There is a track record and resume there. One that saw him pitch to an ERA of 3.91 over a three-year run from 2016 through 2018. But in 26 games last season with Seattle, he went 6-7 with a 5.71 ERA.
He’s pitched well in his first two spring games as he tries to win a rotation spot. Over five innings, he has allowed two hits and one run with one walk and six strikeouts.
“It’s been good, man,” he said of being an Oriole since he was signed Feb. 3. “Watching all these guys get after it is awesome. Spring training is an awesome time. Good to get to see and meet and know new guys. Try to impress new guys.”
LeBlanc, who has played for seven teams over 11 seasons, said the Orioles showed persistent interest in signing him over the winter.
“The Orioles showed early interest and pretty much stayed with us through the whole offseason, through the whole free agent process,” he said. “You want to go somewhere you feel like you are wanted and valued. And Baltimore was that place this year.”
Even with that track record and his experience, LeBlanc said trying to make a roster is not at all new for him.
“That’s what I’m doing every year,” he said. “Trying to win a job. Which, that is the way baseball is. Every year is a new year. What you did last year is kind of irrelevant because you have a chance to kind of forge a new path and make a new name for yourself. That’s what we’re trying to do.”
And while some pitchers can afford to work on something in camp or take their time ramping up for the season, LeBlanc does that, too. But he probably also needs to get some positive results to make the rotation.
“It can be tough,” he said. “But fortunately, with experience, you learn how to do that over time. You want to get outs and don’t want to stand out there and give up runs until they come to bring somebody else in. But that’s the case in the regular season, too. Regular season games, same way. You are kind of feeling your way through a lineup. You’re trying to find your mechanics, your feel, your pitches, but you are also trying to get outs.”
LeBlanc’s record from 2019 shows 26 games and just eight starts. But 13 times, he pitched as the bulk pitcher, a pitcher that followed an opener and was asked to throw deep into the game like a traditional starter. He did well in those games with an ERA of 4.09.
He had five bullpen outings where he went six innings or more, allowing one earned run or less. That was the most such games in the major leagues since Boston’s Bob Stanley had five in 1982.
“It was an experiment,” LeBlanc said of being a bulk pitcher. “And when the team is cutting your paychecks, you’ve got to do what they tell you to do. You know there were times when it was good. When it works out well, everyone is on board for it. But when it struggles, there are some questions. It is what it is. You put your head down and try to get as many outs as you can. My job is to be ready when they tell me to come in.”
LeBlanc is definitely a command and control lefty. His fastball has never averaged 90 mph or better over a full big league season. His four-seamer last year averaged 86.7 mph and his two-seamer was at 86.4 mph.
“Changing speeds within the strike zone is very important for me, always has been,” he said. “Always will be. Guys with power stuff have a little more room for error. But for everyone in general, being able to change speeds inside the strike zone is something that can take someone’s game to the next level.”
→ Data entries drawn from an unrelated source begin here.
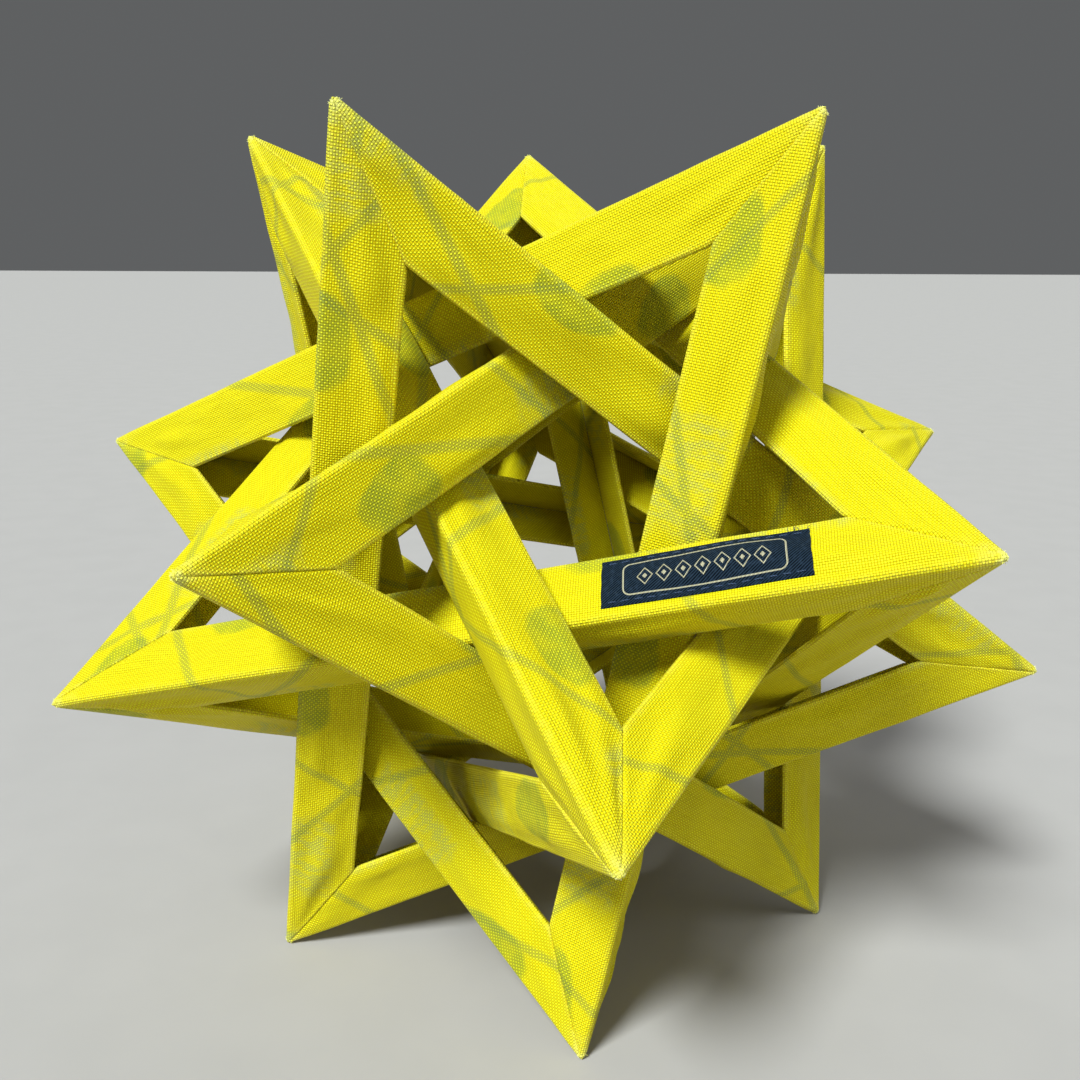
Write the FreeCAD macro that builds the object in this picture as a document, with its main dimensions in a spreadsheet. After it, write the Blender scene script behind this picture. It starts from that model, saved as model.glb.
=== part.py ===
"""Woven star of five interlocking tetrahedral frames, folded from yellow cloth.

Each frame is a regular tetrahedron of six struts. A strut is a V-shaped beam: one strip of cloth folded
round a scored card stiffener, with its raw edges meeting in the valley of the V. The outer sides of the V
lie in two faces of the tetrahedron, and both ends are mitred to meet the two neighbours at the corner. At
each mitre one strut pushes a tab of cloth into the open pocket of the other. The five frames pass through
each other's windows and nothing else holds them. Their twenty tips are the corners of a dodecahedron that
stands on one of its faces, so five tips are on the floor. A woven label is sewn to one strut.

Units are millimetres. +Z is up, the front is towards -Y, and the origin is on the floor under the centre.
A strut is drawn with the star's centre at the origin, its ridge along X and above the centre, and is then
turned to its place.
"""

import FreeCAD, Part

import itertools
import math
import os

import Sketcher
from FreeCAD import Placement, Rotation, Vector

DRIVING_SIZES = [
    ("edge_length", 220.0, "a tetrahedron's edge, along the sharp line of a strut's ridge"),
    ("strut_clearance", 0.3, "gap, along a wall, where struts of two frames cross"),
    ("cloth_thickness", 0.45, "one layer of cloth"),
    ("board_thickness", 0.6, "card stiffener"),
    ("board_clearance", 0.05, "between the card and each layer of cloth"),
    ("ridge_radius", 1.5, "outside of the fold along a strut's ridge"),
    ("slit_width", 0.6, "between the cloth's raw edges in the valley"),
    ("mitre_gap", 0.1, "between two struts at a mitre"),
    ("tab_reach", 7.5, "how far a tab goes into the neighbour's pocket"),
    ("tab_root", 3.0, "how far a tab is sewn back into its own strut"),
    ("tab_base", 14.0, "length of a tab along the mitre"),
    ("tab_taper", 3.5, "how much a tab narrows at each side"),
    ("tab_setback", 2.4, "from the mitre's inner corner to the tab, along the mitre"),
    ("tab_clearance", 0.8, "between a tab and the card it points at"),
    ("label_length", 44.0, "woven label"),
    ("label_width", 12.5, "woven label"),
    ("label_thickness", 0.5, "woven label"),
    ("label_from_tip", 59.5, "from the strut's sharp tip to the label's middle"),
    ("stitch_length", 2.0, "label thread"),
    ("stitch_width", 0.35, "label thread"),
    ("stitch_height", 0.15, "how far a stitch stands on the label"),
    ("stitch_inset", 0.9, "from the label's long edge to a row of stitches"),
    ("stitch_end", 1.6, "from the label's short edge to the first stitch"),
]
STITCHES_PER_ROW = 15
SHEET = "dims"

# Derived sizes, as expressions on the sheet's cells. A wall is as wide as the crossings leave room for:
# sharp struts of no thickness would touch at TOUCHING_WIDTH, and a rounded ridge gives some room back.
CLOTH = "dims.cloth_thickness"
WALL = f"(2*{CLOTH}+dims.board_thickness+2*dims.board_clearance)"
TOUCHING_WIDTH = "(dims.edge_length*(3-sqrt(5))*sqrt(3)/16)"
ROUNDED_RIDGE_ROOM = "(dims.ridge_radius*(sqrt(3)-1)/2)"
WIDTH = f"({TOUCHING_WIDTH}-{WALL}/2+{ROUNDED_RIDGE_ROOM}-dims.strut_clearance)"
RIDGE_HEIGHT = "(dims.edge_length/(2*sqrt(2)))"
FOLD_ALONG = f"({WIDTH}-{WALL}/2)"
RIDGE_ALONG = "(dims.ridge_radius*sqrt(2))"
BOARD_OUT = f"({CLOTH}+dims.board_clearance)"
BOARD_IN = f"({BOARD_OUT}+dims.board_thickness)"
LABEL_ALONG = f"(({RIDGE_ALONG}+{FOLD_ALONG})/2)"
LABEL_MIDDLE = "(dims.edge_length/2-dims.label_from_tip)"

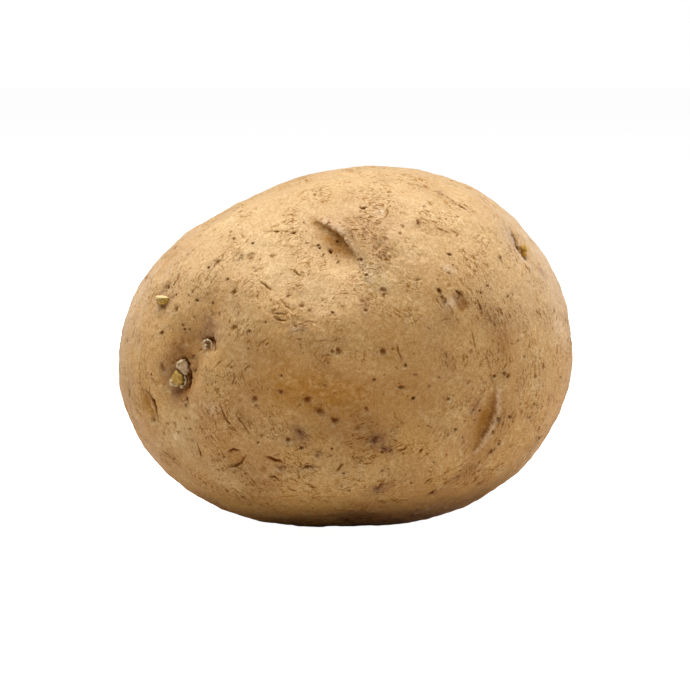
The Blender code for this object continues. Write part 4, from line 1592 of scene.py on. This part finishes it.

And when I asked LeBlanc how he sized up his chances in this camp, his answer got right to the point.
“Gotta get outs,” he said.
And at just past the midpoint of camp he’s done that so far.
Mancini says thanks: A few of his veteran teammates talked about Trey Mancini yesterday in this entry. Mancini has left the team to undergo a non-baseball medical procedure this week, the details being kept private to this point.
Mancini thanked everyone for their support.